__INFORMATION PROVIDED__
┌────────
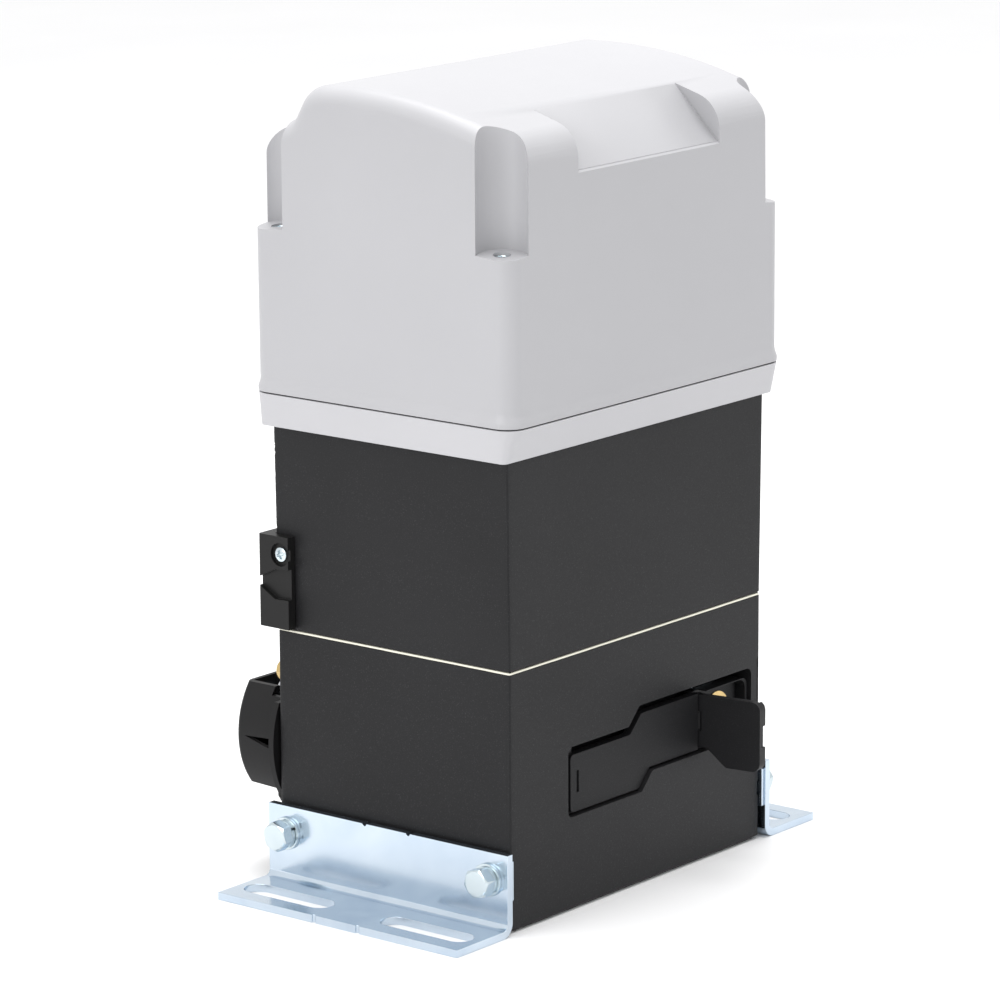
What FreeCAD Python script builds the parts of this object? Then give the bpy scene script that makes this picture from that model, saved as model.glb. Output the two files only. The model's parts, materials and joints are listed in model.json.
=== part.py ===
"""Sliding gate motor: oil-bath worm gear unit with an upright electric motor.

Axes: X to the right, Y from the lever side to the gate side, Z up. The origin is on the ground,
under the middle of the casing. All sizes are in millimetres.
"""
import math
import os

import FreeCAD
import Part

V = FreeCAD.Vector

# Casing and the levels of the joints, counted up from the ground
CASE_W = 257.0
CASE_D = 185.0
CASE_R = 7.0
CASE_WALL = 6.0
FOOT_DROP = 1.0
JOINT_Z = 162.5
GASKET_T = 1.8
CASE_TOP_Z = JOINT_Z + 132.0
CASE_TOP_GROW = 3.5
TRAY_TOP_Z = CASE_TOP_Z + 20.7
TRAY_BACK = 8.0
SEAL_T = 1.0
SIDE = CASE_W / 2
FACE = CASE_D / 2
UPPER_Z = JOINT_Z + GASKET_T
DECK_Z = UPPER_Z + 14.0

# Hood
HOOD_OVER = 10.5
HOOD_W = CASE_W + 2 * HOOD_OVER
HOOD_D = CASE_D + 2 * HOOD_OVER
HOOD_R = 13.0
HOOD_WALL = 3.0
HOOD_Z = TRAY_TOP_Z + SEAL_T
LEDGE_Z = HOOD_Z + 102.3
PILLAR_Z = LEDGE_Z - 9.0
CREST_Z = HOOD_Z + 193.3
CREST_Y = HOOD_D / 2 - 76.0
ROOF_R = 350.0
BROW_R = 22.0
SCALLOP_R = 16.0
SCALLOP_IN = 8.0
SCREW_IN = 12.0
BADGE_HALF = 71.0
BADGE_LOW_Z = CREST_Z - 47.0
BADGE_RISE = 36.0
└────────
__EXERCISE PROMPT__
Give the material above again, word for word.

__CORRECT ANSWER__
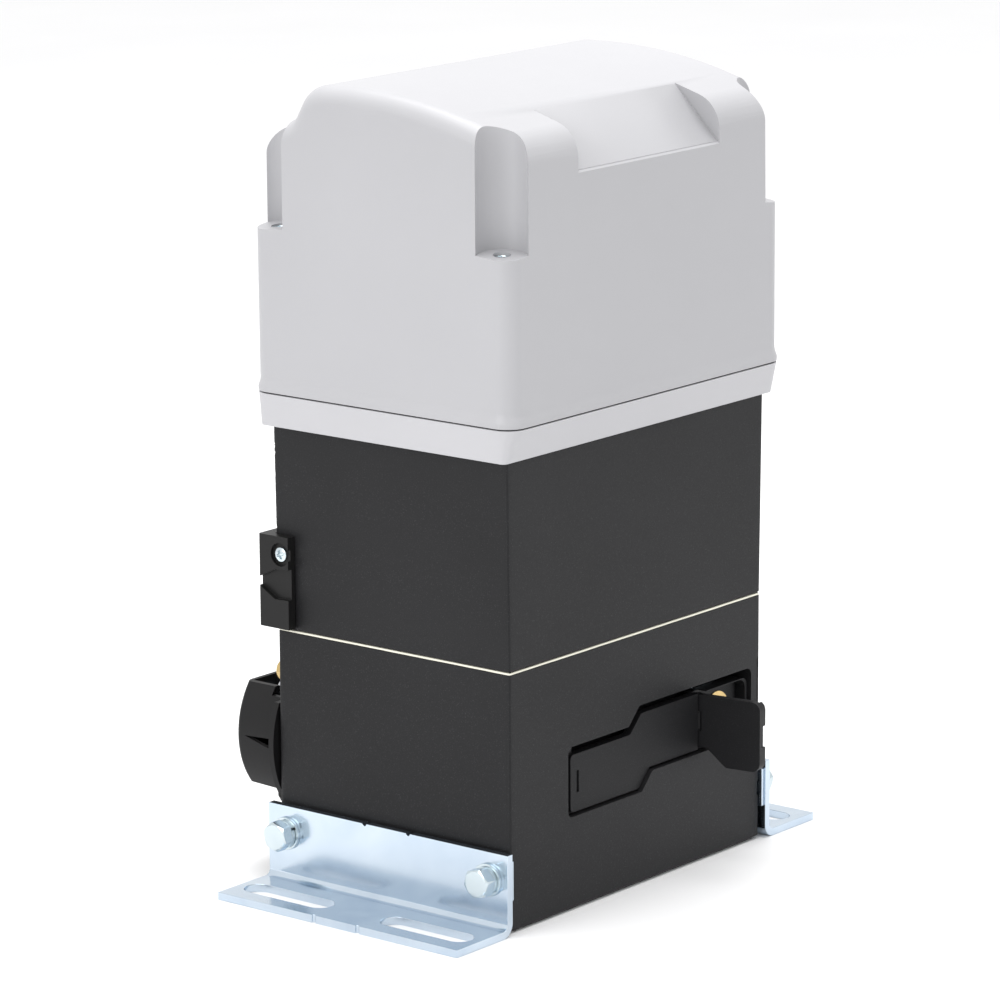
What FreeCAD Python script builds the parts of this object? Then give the bpy scene script that makes this picture from that model, saved as model.glb. Output the two files only. The model's parts, materials and joints are listed in model.json.
=== part.py ===
"""Sliding gate motor: oil-bath worm gear unit with an upright electric motor.

Axes: X to the right, Y from the lever side to the gate side, Z up. The origin is on the ground,
under the middle of the casing. All sizes are in millimetres.
"""
import math
import os

import FreeCAD
import Part

V = FreeCAD.Vector

# Casing and the levels of the joints, counted up from the ground
CASE_W = 257.0
CASE_D = 185.0
CASE_R = 7.0
CASE_WALL = 6.0
FOOT_DROP = 1.0
JOINT_Z = 162.5
GASKET_T = 1.8
CASE_TOP_Z = JOINT_Z + 132.0
CASE_TOP_GROW = 3.5
TRAY_TOP_Z = CASE_TOP_Z + 20.7
TRAY_BACK = 8.0
SEAL_T = 1.0
SIDE = CASE_W / 2
FACE = CASE_D / 2
UPPER_Z = JOINT_Z + GASKET_T
DECK_Z = UPPER_Z + 14.0

# Hood
HOOD_OVER = 10.5
HOOD_W = CASE_W + 2 * HOOD_OVER
HOOD_D = CASE_D + 2 * HOOD_OVER
HOOD_R = 13.0
HOOD_WALL = 3.0
HOOD_Z = TRAY_TOP_Z + SEAL_T
LEDGE_Z = HOOD_Z + 102.3
PILLAR_Z = LEDGE_Z - 9.0
CREST_Z = HOOD_Z + 193.3
CREST_Y = HOOD_D / 2 - 76.0
ROOF_R = 350.0
BROW_R = 22.0
SCALLOP_R = 16.0
SCALLOP_IN = 8.0
SCREW_IN = 12.0
BADGE_HALF = 71.0
BADGE_LOW_Z = CREST_Z - 47.0
BADGE_RISE = 36.0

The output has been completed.